Tuesday, December 03, 2019

Book Note: Gregory of Nyssa's The Life of Moses: Part 2




More from Gregory of Nyssa’s The Life of Moses:

Gregory sees the death of the firstborn in Egypt as teaching “when through virtue one comes to grips with any evil, he must completely destroy the first beginnings of evil” (57).

Here he draws on Christ’s teaching in Matthew 5 on anger/murder and lust/adultery, noting Christ here commands us “to abolish lust and anger and to have no more fear of the stain of adultery or the guilt of murder” (57). He adds: “Take for an example a snake: when one crushes his head, he kills the rest of the body at the same time” (57).

He sees the soul as divided into “the rational, the appetitive, and the spirited” (58; cf. 66).

Gregory’s allegorical style is on full display in his description of the departure from Egypt:

The thorns of this life are sins; the shoes “the self-controlled and austere life”; the tunic “the full enjoyment and pursuits of this life”; the belt “reason” and “prudence”; the staff “the message of hope”; the food “warm and fervent faith”; etc.

Gregory’s method: “The loftier meaning is therefore more fitting than the obvious one” (63).

On the crossing of the Red Sea: The army of Egypt represents “the passions of the soul”; the stone from the sling, “reviling”; the spear point, “the spirited impulse”; the horses, “the passion for pleasures”; etc.

The meaning: “Since the passions naturally pursue our nature, we must put to death in the water both the base movements of the mind and the acts which issue from them” (67).

In baptism one drowns “the whole Egyptian person” and emerges alone “dragging nothing foreign in our subsequent life” (67). Those who receive baptism in ignorance, “bring along the Egyptian army, which still lives with them in their doings” (68).

“For uncontrolled passion is a fierce and raging master to the servile reasoning” (68).

If there are negative allegories in Gregory, there are also positive. The wood placed in the bitter water to make it sweet represents the cross. To throw the wood in the water is to receive “the mystery of the resurrection” which begins with the wood. Gregory adds as an aside: “(you of course understand ‘the cross’ when you hear ‘wood’)” (69).

The springs in the wilderness are the twelve disciples and the seventy date palms, the other appointed apostles. The campsite are the virtues.

Before taking the manna, one has to empty “the sack of his soul of all evil nourishment prepared by the Egyptians” (71).

When Moses held his hands aloft, it signified “the contemplation of the law with lofty insights” but when he let his hands hang to earth it meant “the lowly literal exposition and observance of the Law” (75).

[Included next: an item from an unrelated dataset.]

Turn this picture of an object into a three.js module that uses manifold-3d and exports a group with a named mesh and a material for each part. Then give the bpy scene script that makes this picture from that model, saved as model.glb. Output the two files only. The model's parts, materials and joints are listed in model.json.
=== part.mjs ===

“He who would approach the knowledge of things sublime must first purify his manner of life from all sensual and irrational emotion” (78).

The tabernacle is Christ. The skin dyed red used to decorate the tabernacle represent the mortification of sinful flesh and “the ascetic way of life” (89). “This teaches that grace, which flourishes through the Spirit, is not found in men unless they first make themselves dead to sin” (89).

The priestly vestments represent the virtuous adornments of the soul. The golden bells are “the brilliance of good works” (91).

The “philosophical life” may be “outwardly austere and unpleasant”, yet it is “full of good hopes when it ripens” (92).

“The head adorned with the diadem signifies the crown reserved for those who have lived well” (94).